Moynihan believed that the relationship between the United States and Israel should be rock solid – for both countries’ sakes. So he would probably criticize both the President and the Prime Minister for not working on smoothing out their relationship. As to the question of peace and settlements, Moynihan understood that a deliberative democracy deliberates democratically, slowly, chaotically, whereas dictatorships dictate quickly.
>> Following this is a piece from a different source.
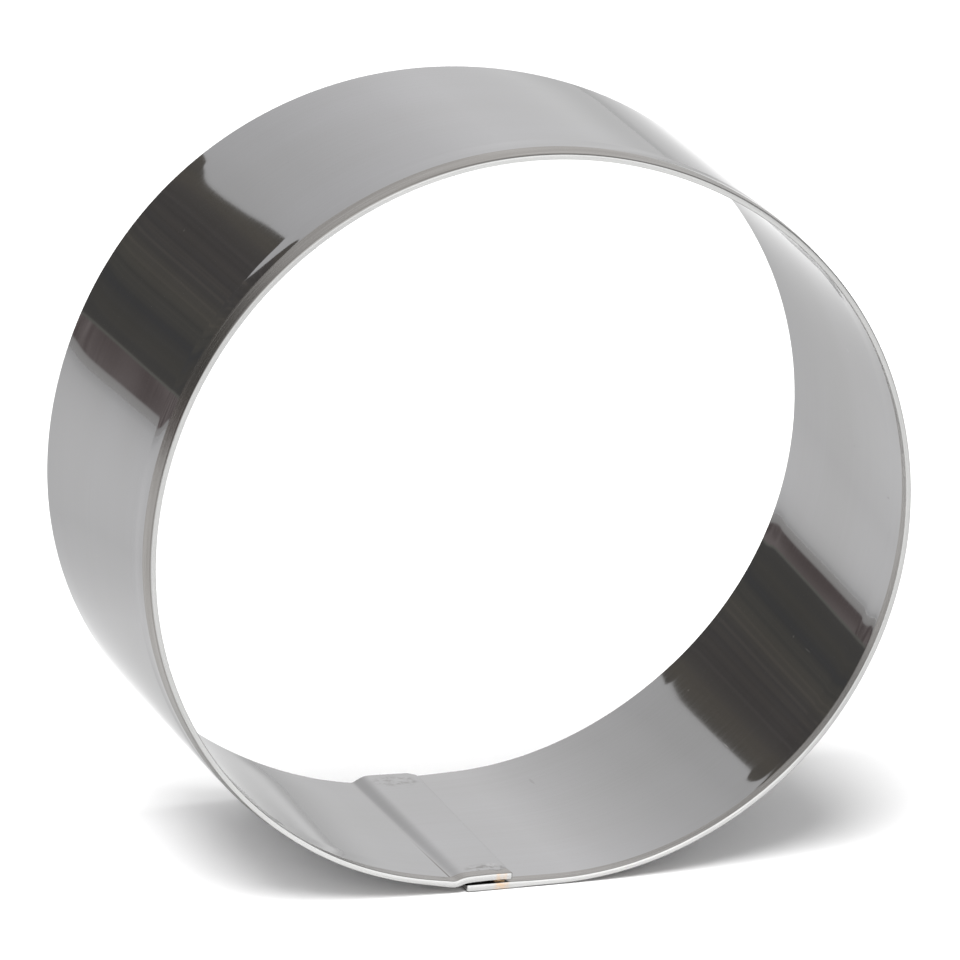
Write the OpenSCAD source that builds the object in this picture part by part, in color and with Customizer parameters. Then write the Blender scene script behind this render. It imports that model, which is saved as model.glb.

He would appreciate the need for Israeli policy to evolve, rather than rushing the Israelis.
In 1978, when American diplomats were criticizing Israel’s representatives as obstructionist “Polish lawyers” while hashing out the details of what became the Israel-Egyptian peace treaty, he noted that the President of Egypt, Anwar Sadat could just say yes, coming as he did “from a country where the only person who has to sign is himself.” But, he warned, “the record of authoritarian or totalitarian states keeping their agreements is not very impressive.” By contrast, Moynihan asked the negotiators impatient with Israelis: “Did it ever occur to you that they want to know exactly what the agreement says because they mean to keep it?” Well aware of the ideological difference between totalitarian governments and democracies, he said: “Of course the Israelis are a pain in the neck; that’s because they are a democracy. That’s also why they’re durable…. When [Prime Minister Menachem] Begin goes, his agreements don’t go with him. The polity has committed itself.”